Who gets the most out of a 1 64 diecast racing league
This kind of racing works for more people than outsiders expect.
If you are a collector, it gives your favorite castings a purpose beyond display. If you are a builder, it gives you a test bed. If you are a parent, it creates a simple path for a kid to join a real event without needing a full setup at home. If you are already deep into the hobby, it gives your tuning work a scoreboard.
It also helps bridge the gap between casual fun and serious competition. A newcomer can start with a basic legal car and learn from each event. A veteran can chase consistency, class strategy, and cleaner setup decisions. Both can be on the same race day and both can have a reason to come back.
That mix is what keeps a league healthy. The grid needs top-end builders, but it also needs first-time entries. One brings the benchmark. The other brings growth.

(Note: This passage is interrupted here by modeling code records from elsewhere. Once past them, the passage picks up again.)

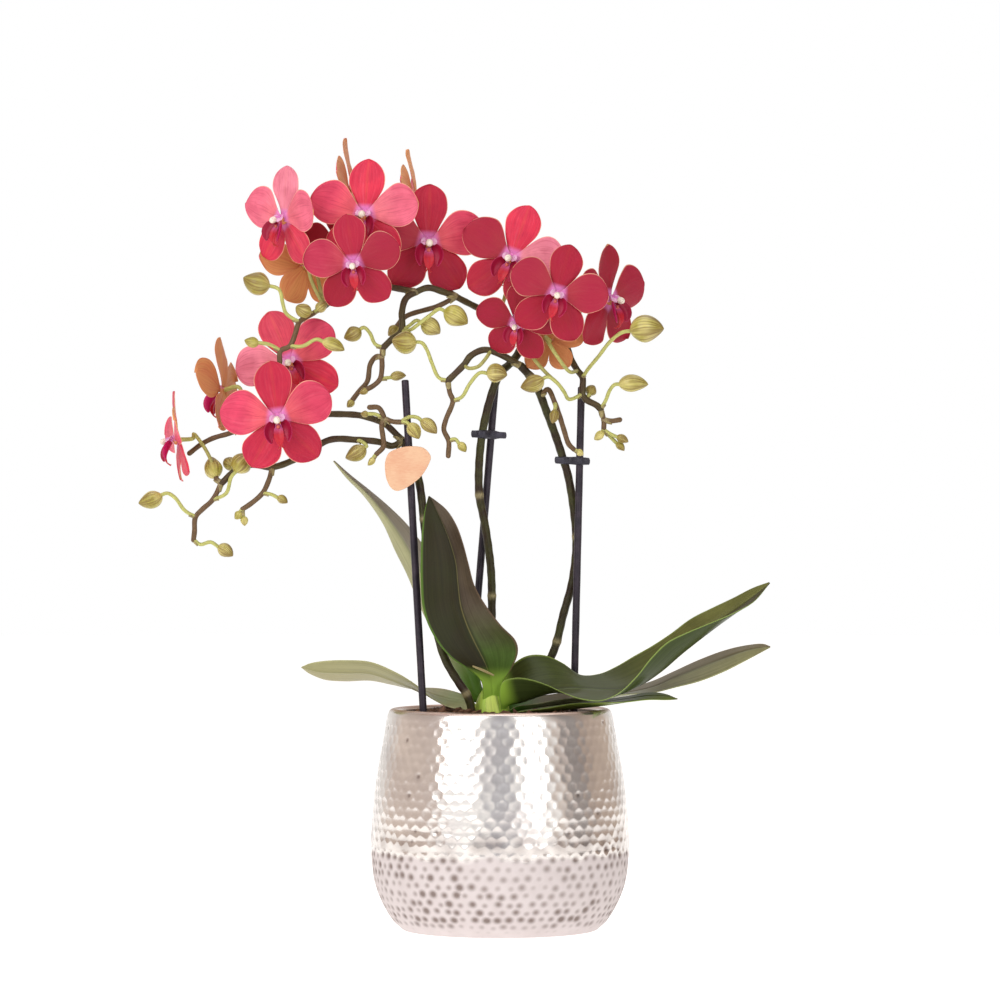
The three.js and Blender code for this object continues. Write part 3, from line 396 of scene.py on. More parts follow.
class Paint:
    """A material's node tree, with the coordinates that finishes share.

    ORDER says, by the kind of node, which inputs take the values that add is given in turn. For other kinds
    the first value goes to the first input, and so on.
    """

    ORDER = {
        "Mix": (0, 6, 7),
        "MapRange": ("Value", "From Min", "From Max", "To Min", "To Max"),
        "TexNoise": ("Vector", "Scale", "Detail", "Roughness"),
        "Mapping": ("Vector", "Scale", "Location"),
        "Bump": ("Height", "Strength", "Distance"),
    }
    MIXED = 2

    def __init__(self, name: str, **shader: float | tuple) -> None:
        """Starts a material.

        Args:
            name: the material's name.
            shader: values for the shader's sockets, with an underscore for each space of their names.
        """
        self.material = bpy.data.materials.new(name)
        self.material.use_nodes = True
        self.tree = self.material.node_tree
        self.tree.nodes.clear()
        values = {key.replace("_", " "): value for key, value in shader.items()}
        surface = self.add("BsdfPrincipled", named=values)
        self.shader = surface.node
        self.add("OutputMaterial", surface)
        # object coordinates in millimetres
        self.spot = self.add("VectorMath", self.add("TexCoord", out=3), named={"Scale": 1 / MM},
                             operation="SCALE")
        place = self.add("Attribute", out=1, attribute_name="place")
        tone = self.add("Attribute", out=1, attribute_name="tone")
        self.along, self.across, self.face = self.add("SeparateXYZ", place).node.outputs
        self.tones = self.add("SeparateXYZ", tone).node.outputs

    @classmethod
    def bare(cls, tree: bpy.types.NodeTree) -> "Paint":
        """Paint on a tree that has no material, such as a world's.

        Args:
            tree: the tree, which is emptied.

        Returns:
            The paint, which has add alone.
        """
        paint = cls.__new__(cls)
        paint.tree = tree
        tree.nodes.clear()
        return paint

    def add(self, kind: str, *values: object, named: dict | None = None, out: int = 0,
            **settings: object) -> bpy.types.NodeSocket:
        """Adds a node. A Mix node mixes colours.

        Args:
            kind: the node's type name, without ShaderNode in front.
            values: what its inputs take, in turn: a number, a vector, an sRGB colour as six hex digits with
                a leading #, or a socket to link from.
            named: the same for inputs by their names.
            out: which output is handed back; a socket's node gives the others.
            settings: the node's own settings.

        Returns:
            The output, or the first input where a node has no output.
        """
        node = self.tree.nodes.new("ShaderNode" + kind)
        if kind == "Mix":
            node.data_type, out = "RGBA", self.MIXED
        for key, value in settings.items():
            setattr(node, key, value)
        given = dict(zip(self.ORDER.get(kind, range(len(values))), values)) | (named or {})
        for key, value in given.items():
            if isinstance(value, bpy.types.NodeSocket):
                self.tree.links.new(value, node.inputs[key])
            else:
                node.inputs[key].default_value = linear(value) if isinstance(value, str) else value
        return node.outputs[out] if node.outputs else node.inputs[0]

    def finish(self, inputs: dict) -> bpy.types.Material:
        """Links the shader's inputs.

        Args:
            inputs: the socket that each of them takes, by its name.

        Returns:
            The material.
        """
        for key, value in inputs.items():
            self.tree.links.new(value, self.shader.inputs[key])
        return self.material


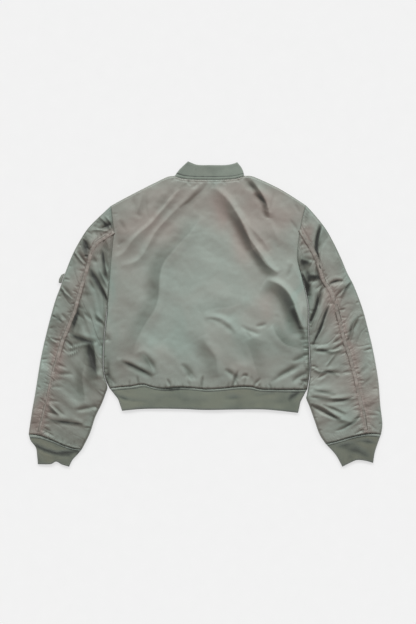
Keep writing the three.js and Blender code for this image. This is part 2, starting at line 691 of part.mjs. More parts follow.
// A prism from an outline, standing on its own Z from low to high.
function prism(outline, low, high) {
  const geometry = new THREE.ExtrudeGeometry(outline, { depth: high - low, bevelEnabled: false });
  return geometry.translate(0, 0, low);
}

const outlineOf = (rows) => new THREE.Shape(rows.map(([x, y]) => new THREE.Vector2(x, y)));

// A closed mesh as a solid that can be joined and cut.
function solidOf(geometry) {
  const bare = geometry.clone();
  bare.deleteAttribute("normal");
  bare.deleteAttribute("uv");
  const merged = mergeVertices(bare);
  return new wasm.Manifold(
    new wasm.Mesh({
      numProp: 3,
      vertProperties: merged.getAttribute("position").array,
      triVerts: new Uint32Array(merged.index.array),
    }),
  );
}

function geometryOf(solid) {
  const { vertProperties, triVerts } = solid.getMesh();
  const geometry = new THREE.BufferGeometry();
  geometry.setAttribute("position", new THREE.Float32BufferAttribute(vertProperties, 3));
  geometry.setIndex(Array.from(triVerts));
  return geometry;
}

// The slider's body seen from below, wide at its shoulders, grown by a clearance.
function sliderOutline(grow) {
  const { shoulder: drop, corner, mouthHalfX, mouthDepth } = SLIDER;
  const [wide, narrow] = [SLIDER.halfX + grow, SLIDER.neckHalfX + grow];
  const [high, low] = [SLIDER.topY + grow, SLIDER.topY - SLIDER.length - grow];
  return outlineOf([
    [-narrow, low], [narrow, low], [wide, high - drop], [wide - corner, high],
    [mouthHalfX, high - mouthDepth], [-mouthHalfX, high - mouthDepth],
    [corner - wide, high], [-wide, high - drop],
  ]);
}

function zipSlider() {
  const body = solidOf(prism(sliderOutline(0), SLIDER.low, SLIDER.high));
  const [reach, lap] = [BAIL.halfY, SLIDER.low + BAIL.sunk];
  const staple = outlineOf([
    [-reach, lap], [-reach, BAIL.low], [reach, BAIL.low], [reach, lap],
    [reach - BAIL.foot, lap], [reach - BAIL.foot, BAIL.low + BAIL.bar],
    [BAIL.foot - reach, BAIL.low + BAIL.bar], [BAIL.foot - reach, lap],
  ]);
  const bail = prism(staple, -BAIL.halfX, BAIL.halfX);
  bail.rotateX(Math.PI / 2).rotateZ(Math.PI / 2).translate(0, BAIL_Y, 0);
  const geometry = geometryOf(body.add(solidOf(bail))).translate(FRONT_CENTRE, 0, 0);
  return named("zip_slider", geometry, METAL);
}

// The pull tab hangs by its crossbar from the slider's bail. Its own origin is on the hinge line.
function zipPull() {
  const { halfX, length, thickness, crossbar, topCorner, tipCorner } = PULL;
  const { eyeHalfX, eyeLength, gripHalfX, gripLow, gripHigh } = PULL;
  const top = crossbar / 2;
  const outline = outlineOf([
    [topCorner - halfX, top], [halfX - topCorner, top], [halfX, top - topCorner],
    [halfX, tipCorner - length], [halfX - tipCorner, -length],
    [tipCorner - halfX, -length], [-halfX, tipCorner - length], [-halfX, top - topCorner],
  ]);
  const eye = [
    [-eyeHalfX, -top], [-eyeHalfX, -top - eyeLength],
    [eyeHalfX, -top - eyeLength], [eyeHalfX, -top],
  ];
  const grip = [
    [-gripHalfX, gripHigh - length], [-gripHalfX, gripLow - length],
    [gripHalfX, gripLow - length], [gripHalfX, gripHigh - length],
  ];
  outline.holes.push(outlineOf(eye), outlineOf(grip));
  const pull = named("zip_pull", prism(outline, -thickness / 2, thickness / 2), METAL);
  pull.position.set(FRONT_CENTRE, BAIL_Y, HINGE_Z);
  pull.rotation.x = PULL_TILT;
  return pull;
}

// Two tapes, each notched where the slider sits, and the closed chain between them, up to the slider.
function zipTapes() {
  const inside = CHAIN_WIDTH / 2 + SEAM_GAP;
  const outside = FRONT_GAP / 2 - SEAM_GAP;
  const notch = solidOf(prism(sliderOutline(SEAM_GAP), 0, MIDDLE));
  const tape = (side, name) => {
    const width = outside - inside;
    const strip = new THREE.BoxGeometry(width, ZIP_TOP_Y - ZIP_FOOT_Y, TAPE_THICKNESS);
    strip.translate(side * (inside + width / 2), (ZIP_TOP_Y + ZIP_FOOT_Y) / 2, ZIP_LEVEL);
    const geometry = geometryOf(solidOf(strip).subtract(notch)).translate(FRONT_CENTRE, 0, 0);
    return named(name, geometry, TAPE);
  };
  const chainTop = SLIDER.topY - SLIDER.length - SEAM_GAP;
  const bar = new THREE.BoxGeometry(CHAIN_WIDTH, chainTop - ZIP_FOOT_Y, CHAIN_THICKNESS);
  bar.translate(FRONT_CENTRE, (chainTop + ZIP_FOOT_Y) / 2, ZIP_LEVEL);
  return [tape(-1, "zip_tape_left"), tape(1, "zip_tape_right"), named("zip_chain", bar, METAL)];
}

// The tab of the pocket on the left sleeve, which stands out past the sleeve's outer edge

const TAB_LOW = 5.4;
const TAB_HIGH = 9.2;
const TAB_OUTLINE = [[-337, 98], [-345.5, 94], [-351, 84], [-352, 75], [-345.6, 73.5], [-342.2, 84]];

const pocketTab = () => named("pocket_tab", prism(outlineOf(TAB_OUTLINE), TAB_LOW, TAB_HIGH), SHELL);

const jacket = new THREE.Group();
jacket.add(
  backPanel(),
  frontPanel("front_left", {
    sideUp: SIDE_UP_LEFT,
    shoulderLine: line(SHOULDER_LEFT),
    waistFromSide: line(WAIST),
    zipX: ZIP_LEFT_X,
    zipShare: ZIP_LEFT_SHARE,
  }),
  frontPanel("front_right", {
    sideUp: SIDE_UP_RIGHT,
    shoulderLine: reversed(line(SHOULDER_RIGHT)),
    waistFromSide: reversed(line(WAIST)),
    zipX: ZIP_RIGHT_X,
    zipShare: ZIP_RIGHT_SHARE,
  }),
  ...sleeve("left", SLEEVE_LEFT, SLEEVE_LEFT_FOLDS),
  ...sleeve("right", SLEEVE_RIGHT, SLEEVE_RIGHT_FOLDS),
  waistband(),
  cuff("cuff_left", SLEEVE_LEFT, CUFF_LEFT),
  cuff("cuff_right", SLEEVE_RIGHT, CUFF_RIGHT),
  collar(),
  ...zipTapes(),
  zipSlider(),
  zipPull(),
  pocketTab(),
);

export default jacket;
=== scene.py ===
# A padded flight jacket, laid flat on its front and seen from its back.
# Sizes and places are in millimetres until a point goes into a mesh, which is in metres.
# Left and right are the wearer's: the back is up, so left lies at negative X.
import math

import bmesh
import bpy
import numpy as np
from mathutils import Matrix, Vector


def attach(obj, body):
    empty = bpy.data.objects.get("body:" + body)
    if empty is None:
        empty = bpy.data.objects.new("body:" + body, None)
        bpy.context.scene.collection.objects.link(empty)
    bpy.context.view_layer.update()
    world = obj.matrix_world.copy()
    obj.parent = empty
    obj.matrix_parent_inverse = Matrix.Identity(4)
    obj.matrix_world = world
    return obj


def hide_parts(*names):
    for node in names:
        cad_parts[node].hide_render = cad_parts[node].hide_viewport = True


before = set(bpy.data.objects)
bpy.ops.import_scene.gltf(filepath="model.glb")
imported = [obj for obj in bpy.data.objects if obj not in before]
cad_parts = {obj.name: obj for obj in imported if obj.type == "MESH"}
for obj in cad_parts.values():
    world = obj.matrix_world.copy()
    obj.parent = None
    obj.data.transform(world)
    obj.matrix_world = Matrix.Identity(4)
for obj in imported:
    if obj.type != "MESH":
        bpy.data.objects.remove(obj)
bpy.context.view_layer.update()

MM = 0.001

# Heights of the two layers, which lie on each other
MIDDLE = 7.5
LAYER_GAP = 0.5
CLOTH = 1.5
GLEAM = 0.18  # painted highlight: how much lighter a crest is painted than the cloth around it, beside the painted shade of its fold
MAUVE_SHADE = 1.2  # painted shade: how fast the cloth is made more mauve as it tips down towards the hem, away from the lights
SHADE = 1.7  # painted shade: how fast the cloth is painted darker as it tips down towards the hem, away from the lights
# The most that a tip down, and a tip up towards the lights, counts for; a tip up paints the cloth a little lighter
# and greener
TIP_DOWN = 0.34
TIP_UP = 0.14
BACK_TOP = 14.6
BACK_CROWN = 2.6
BACK_CROWN_REACH = 90
SLEEVE_TOP = 14.8
SLEEVE_CROWN = 3
SLEEVE_CROWN_REACH = 60
WAISTBAND_TOP = 11.4
CUFF_TOP = 10.8
COLLAR_TOP = 12.6
COLLAR_BOTTOM = 2.6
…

What to look for before you enter
If you are thinking about joining a league, pay attention to the basics first. Read the class rules carefully. Check deadlines. Make sure the event explains inspection, race format, and how results will be shared. If the process feels vague, expect confusion later.
You also want a format that matches how you enjoy the hobby. Some racers want simple stock-style classes and fast entry. Others want technical rule sets where prep work can really shine. Neither approach is wrong. It depends on whether you are here to learn, compete hard, or do both.
A well-run league like Timber Creek Speedway makes that process easier by keeping the path clear - enter, build, send, race, watch the footage, study the result, and get ready for the next one. That rhythm is what keeps racers engaged. Every event becomes both a competition and a test session.
The real appeal is not just the finish order. It is the proof. You get to see what your car actually does when the gate drops and the course starts asking questions. Sometimes your build answers with speed. Sometimes it answers with a problem you did not know was there.
Either way, that is where the fun starts. Build something honest, put it on the grid, and let the track tell you the truth.